REQUIRED TASK:
Print all the data, keeping every line exactly as it is.

COLLECTED DATA:
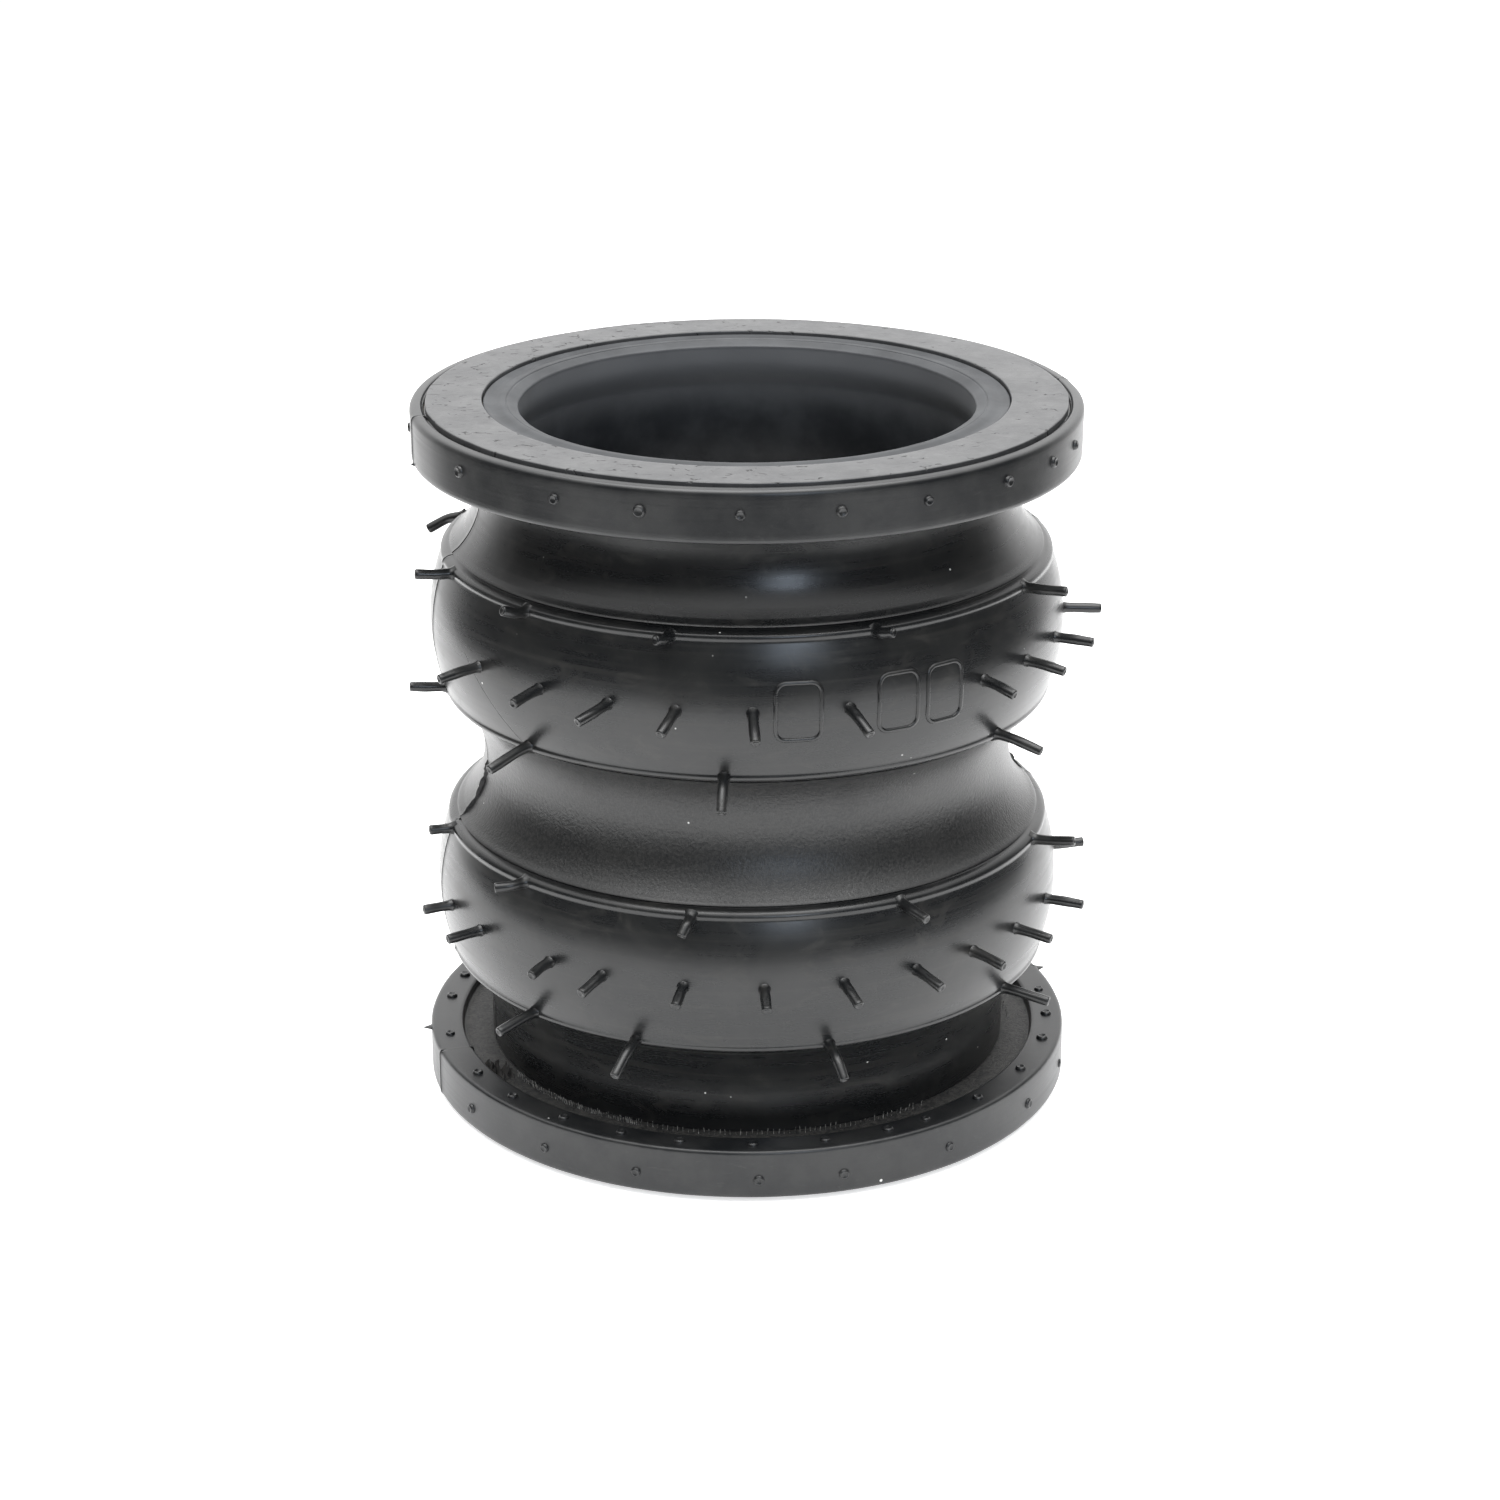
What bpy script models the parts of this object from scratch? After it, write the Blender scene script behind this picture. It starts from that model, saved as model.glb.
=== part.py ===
"""Twin-arch rubber expansion joint, nominal bore 150 mm, moulded body with no backing flanges.

The bore runs along +Z and the lower sealing face lies on z = 0. Every layer of the wall is a solid of
revolution: a hand-made outline in (radius, height), spun round the bore. Metres throughout.
"""

import math

import bmesh
import bpy
from mathutils import Vector

# Overall sizes
FACE_TO_FACE = 0.230
BORE_RADIUS = 0.075
FLANGE_WIDTH = 0.031  # from the bore wall to the flange's outer edge

# Wall, from the bore outwards
TUBE_WALL = 0.003
PLY_THICKNESS = 0.001
COVER_WALL = 0.0045
GAP = 0.0003  # between one solid and the next

# Arches
ARCH_BAND = 0.0455  # height of an arch between its two moulding ribs
ARCH_RISE = 0.0163  # from the neck's outer radius to the arch's crown
ARCH_SAG = 0.0047  # from the crown down to the ribs
RIB_PROUD = 0.0009
RIB_HEIGHT = 0.0022
CROWN_RING = 0.009  # stretch round the crown that keeps its shape when the arch bends

# Flanges
FLANGE_THICKNESS = 0.0174
NECK_STRAIGHT = 0.0084  # from the flange's back to the narrowest part of the neck
FACE_STEP = 0.001  # the rim and the tube's land lie this far below the sealing face
RIM_LAND = 0.0047
FACING_THICKNESS = 0.003
TUBE_LAND = 0.008
BORE_LIP = 0.003  # how far the tube's end stands into the bore
BORE_LIP_BEVEL = 0.0014
BORE_LIP_HEIGHT = 0.008
BORE_LIP_RUNOUT = 0.006
LIP_WIDTH = 0.0105  # raised lip on the flange's back
GROOVE_DEPTH = 0.0035
GROOVE_FLOOR = 0.0014
RIM_WALL = 0.0022
RIM_CHAMFER = 0.0014

# Reinforcement
BEAD_WRAP = 0.0006
HOOP_HEIGHT = 0.008
HOOP_THICKNESS = 0.0015

# Vent pips
PIP_RADIUS = 0.0017
CROWN_PIP_REACH = 0.009  # the real ones droop, so a straight one is shorter
RIB_PIP_REACH = 0.012
PIP_ROOT = 0.0015  # how deep a pip starts inside the cover
PIP_SIDES = 5
CROWN_PIP_ANGLES = {  # degrees from the front, turning towards +X; some places lost their pip
    "lower": (-178, -164, -150, -136, -113, -69, -56, -37, -26, -11, 3, 17, 31, 44, 57, 72, 98, 126, 140, 154, 168),
    "upper": (-173, -159, -145, -131, -54, -38, -24, -12, 1, 17.5, 45, 58, 72, 89, 131, 145, 159, 173),
}
RIB_PIP_ANGLES = {
    "lower_arch_bottom": (-158, -120, -43, -20.5, 15, 57, 130, 166),
    "lower_arch_top": (-146, -76, -45, -10, 29, 70, 142, 178),
    "upper_arch_bottom": (-171, -126, -80, -43, -4, 52, 143),
    "upper_arch_top": (-138, -107, -70, -43, -13.5, 23, 61, 134, 170),
}

# Facets
SEGMENTS = 28
ARCH_POINTS = 6  # outline steps over an arch
VALLEY_POINTS = 8  # outline steps over the waist, and half as many over a neck
WIRE_SIDES = 6

# Worked out from the sizes above
FLANGE_RADIUS = BORE_RADIUS + FLANGE_WIDTH
TUBE_OUTER_DEPTH = COVER_WALL + 2 * PLY_THICKNESS + 3 * GAP
INNER_PLY_DEPTH = COVER_WALL + PLY_THICKNESS + 2 * GAP
OUTER_PLY_DEPTH = COVER_WALL + GAP
NECK_RADIUS = BORE_RADIUS + TUBE_WALL + TUBE_OUTER_DEPTH
CROWN_RADIUS = NECK_RADIUS + ARCH_RISE
RIB_RADIUS = CROWN_RADIUS - ARCH_SAG
WAIST = FACE_TO_FACE / 2
PITCH = WAIST - FLANGE_THICKNESS - NECK_STRAIGHT  # waist to neck, one full wave
CROWNS = (WAIST - PITCH / 2, WAIST + PITCH / 2)
VALLEY_HALF = (PITCH - ARCH_BAND) / 2
COVER_FOOT = FLANGE_THICKNESS - GROOVE_DEPTH + GAP  # where the neck's cover meets the flange
BEND_LENGTH = CROWNS[0] - CROWN_RING / 2 - FLANGE_THICKNESS  # stretch of wall where a flange tilts
NEAR_HINGE = FLANGE_THICKNESS + BEND_LENGTH / 4
FAR_HINGE = FLANGE_THICKNESS + BEND_LENGTH * 3 / 4
ORIGINS = {  # height on the bore's axis of the joint that carries each moving body
    "lower_flange": 0,
    "lower_neck": NEAR_HINGE,
    "lower_arch": FAR_HINGE,
    "waist": WAIST,
    "upper_arch": WAIST,
    "upper_neck": FACE_TO_FACE - FAR_HINGE,
    "upper_flange": FACE_TO_FACE - NEAR_HINGE,
}


def clear_scene():
    for found in list(bpy.data.objects):
        bpy.data.objects.remove(found, do_unlink=True)


# ---------------------------------------------------------------- the wave of the wall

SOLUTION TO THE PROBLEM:
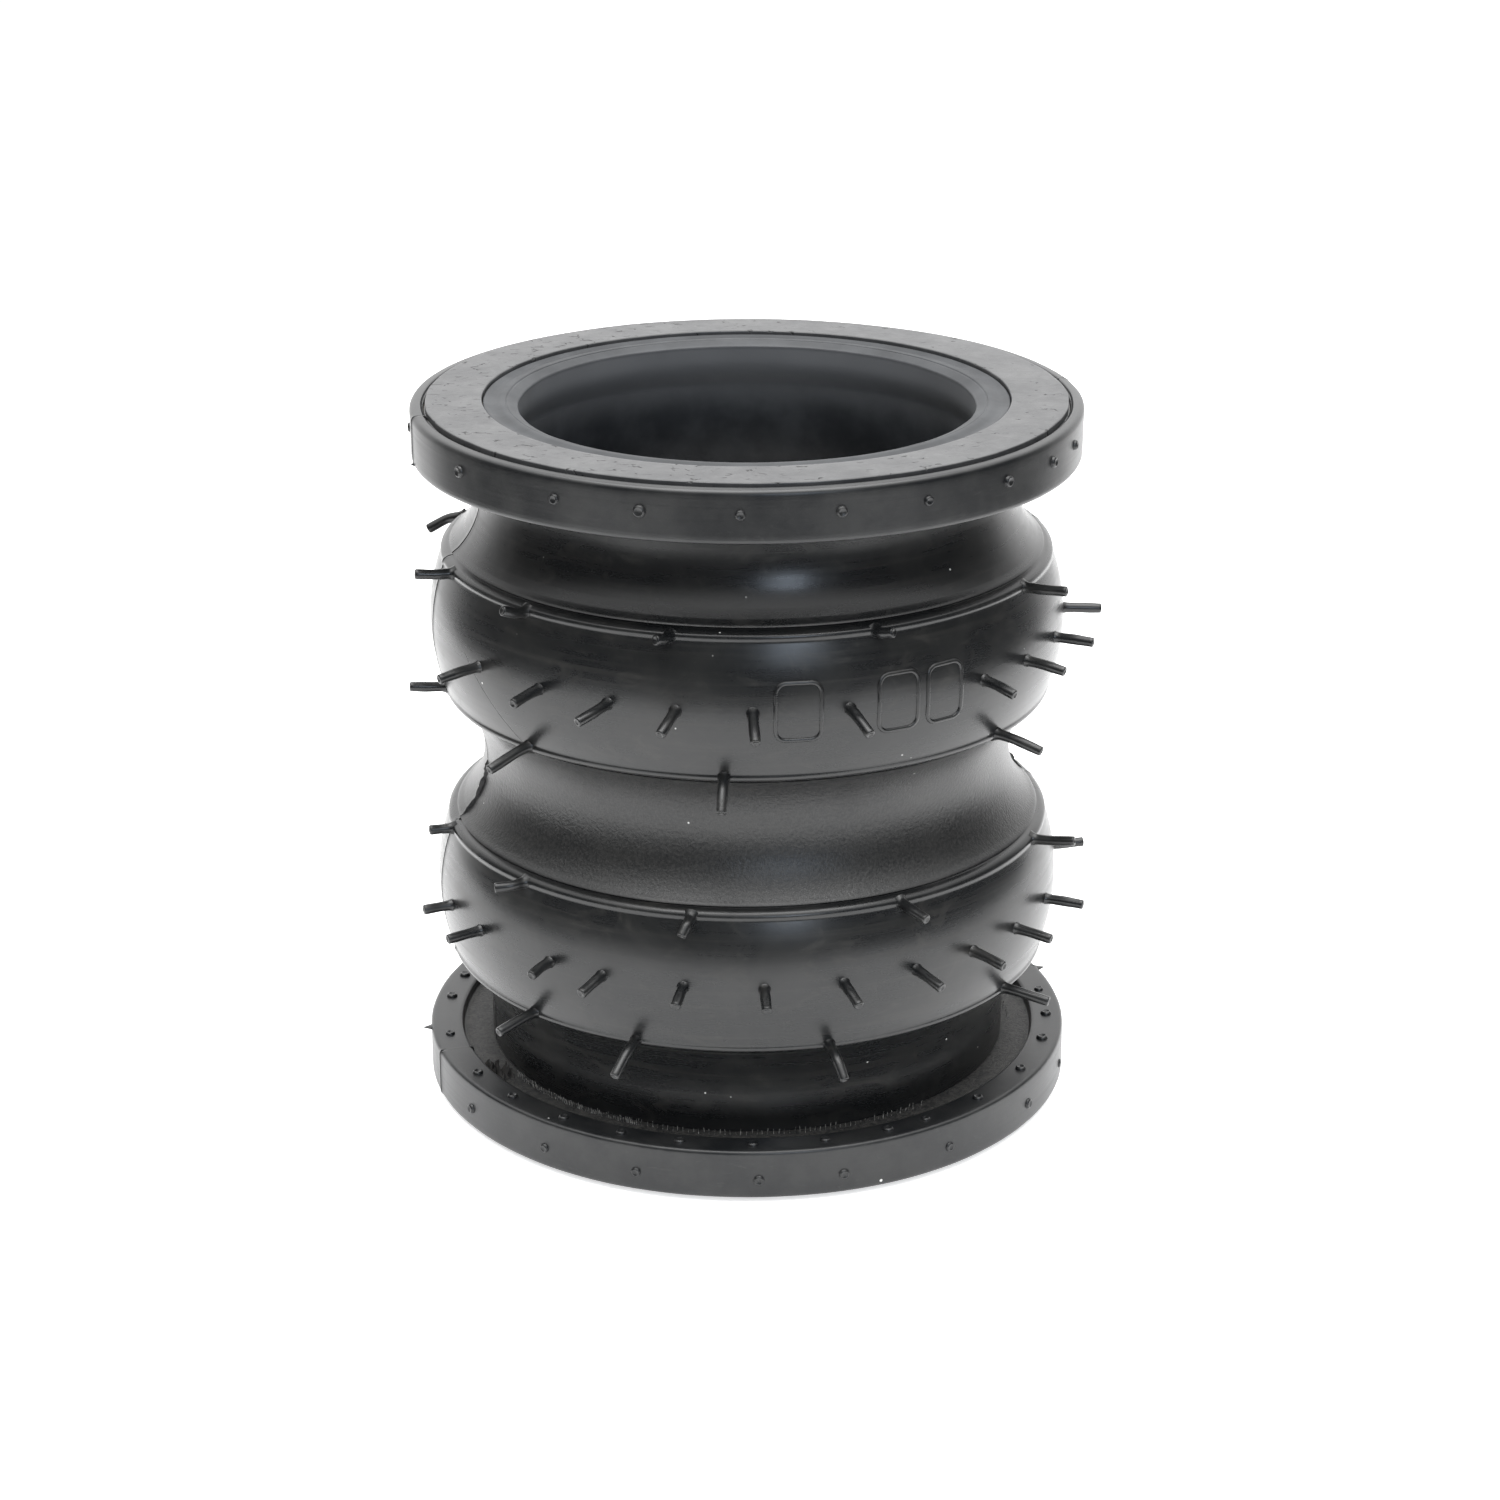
What bpy script models the parts of this object from scratch? After it, write the Blender scene script behind this picture. It starts from that model, saved as model.glb.
=== part.py ===
"""Twin-arch rubber expansion joint, nominal bore 150 mm, moulded body with no backing flanges.

The bore runs along +Z and the lower sealing face lies on z = 0. Every layer of the wall is a solid of
revolution: a hand-made outline in (radius, height), spun round the bore. Metres throughout.
"""

import math

import bmesh
import bpy
from mathutils import Vector

# Overall sizes
FACE_TO_FACE = 0.230
BORE_RADIUS = 0.075
FLANGE_WIDTH = 0.031  # from the bore wall to the flange's outer edge

# Wall, from the bore outwards
TUBE_WALL = 0.003
PLY_THICKNESS = 0.001
COVER_WALL = 0.0045
GAP = 0.0003  # between one solid and the next

# Arches
ARCH_BAND = 0.0455  # height of an arch between its two moulding ribs
ARCH_RISE = 0.0163  # from the neck's outer radius to the arch's crown
ARCH_SAG = 0.0047  # from the crown down to the ribs
RIB_PROUD = 0.0009
RIB_HEIGHT = 0.0022
CROWN_RING = 0.009  # stretch round the crown that keeps its shape when the arch bends

# Flanges
FLANGE_THICKNESS = 0.0174
NECK_STRAIGHT = 0.0084  # from the flange's back to the narrowest part of the neck
FACE_STEP = 0.001  # the rim and the tube's land lie this far below the sealing face
RIM_LAND = 0.0047
FACING_THICKNESS = 0.003
TUBE_LAND = 0.008
BORE_LIP = 0.003  # how far the tube's end stands into the bore
BORE_LIP_BEVEL = 0.0014
BORE_LIP_HEIGHT = 0.008
BORE_LIP_RUNOUT = 0.006
LIP_WIDTH = 0.0105  # raised lip on the flange's back
GROOVE_DEPTH = 0.0035
GROOVE_FLOOR = 0.0014
RIM_WALL = 0.0022
RIM_CHAMFER = 0.0014

# Reinforcement
BEAD_WRAP = 0.0006
HOOP_HEIGHT = 0.008
HOOP_THICKNESS = 0.0015

# Vent pips
PIP_RADIUS = 0.0017
CROWN_PIP_REACH = 0.009  # the real ones droop, so a straight one is shorter
RIB_PIP_REACH = 0.012
PIP_ROOT = 0.0015  # how deep a pip starts inside the cover
PIP_SIDES = 5
CROWN_PIP_ANGLES = {  # degrees from the front, turning towards +X; some places lost their pip
    "lower": (-178, -164, -150, -136, -113, -69, -56, -37, -26, -11, 3, 17, 31, 44, 57, 72, 98, 126, 140, 154, 168),
    "upper": (-173, -159, -145, -131, -54, -38, -24, -12, 1, 17.5, 45, 58, 72, 89, 131, 145, 159, 173),
}
RIB_PIP_ANGLES = {
    "lower_arch_bottom": (-158, -120, -43, -20.5, 15, 57, 130, 166),
    "lower_arch_top": (-146, -76, -45, -10, 29, 70, 142, 178),
    "upper_arch_bottom": (-171, -126, -80, -43, -4, 52, 143),
    "upper_arch_top": (-138, -107, -70, -43, -13.5, 23, 61, 134, 170),
}

# Facets
SEGMENTS = 28
ARCH_POINTS = 6  # outline steps over an arch
VALLEY_POINTS = 8  # outline steps over the waist, and half as many over a neck
WIRE_SIDES = 6

# Worked out from the sizes above
FLANGE_RADIUS = BORE_RADIUS + FLANGE_WIDTH
TUBE_OUTER_DEPTH = COVER_WALL + 2 * PLY_THICKNESS + 3 * GAP
INNER_PLY_DEPTH = COVER_WALL + PLY_THICKNESS + 2 * GAP
OUTER_PLY_DEPTH = COVER_WALL + GAP
NECK_RADIUS = BORE_RADIUS + TUBE_WALL + TUBE_OUTER_DEPTH
CROWN_RADIUS = NECK_RADIUS + ARCH_RISE
RIB_RADIUS = CROWN_RADIUS - ARCH_SAG
WAIST = FACE_TO_FACE / 2
PITCH = WAIST - FLANGE_THICKNESS - NECK_STRAIGHT  # waist to neck, one full wave
CROWNS = (WAIST - PITCH / 2, WAIST + PITCH / 2)
VALLEY_HALF = (PITCH - ARCH_BAND) / 2
COVER_FOOT = FLANGE_THICKNESS - GROOVE_DEPTH + GAP  # where the neck's cover meets the flange
BEND_LENGTH = CROWNS[0] - CROWN_RING / 2 - FLANGE_THICKNESS  # stretch of wall where a flange tilts
NEAR_HINGE = FLANGE_THICKNESS + BEND_LENGTH / 4
FAR_HINGE = FLANGE_THICKNESS + BEND_LENGTH * 3 / 4
ORIGINS = {  # height on the bore's axis of the joint that carries each moving body
    "lower_flange": 0,
    "lower_neck": NEAR_HINGE,
    "lower_arch": FAR_HINGE,
    "waist": WAIST,
    "upper_arch": WAIST,
    "upper_neck": FACE_TO_FACE - FAR_HINGE,
    "upper_flange": FACE_TO_FACE - NEAR_HINGE,
}


def clear_scene():
    for found in list(bpy.data.objects):
        bpy.data.objects.remove(found, do_unlink=True)


# ---------------------------------------------------------------- the wave of the wall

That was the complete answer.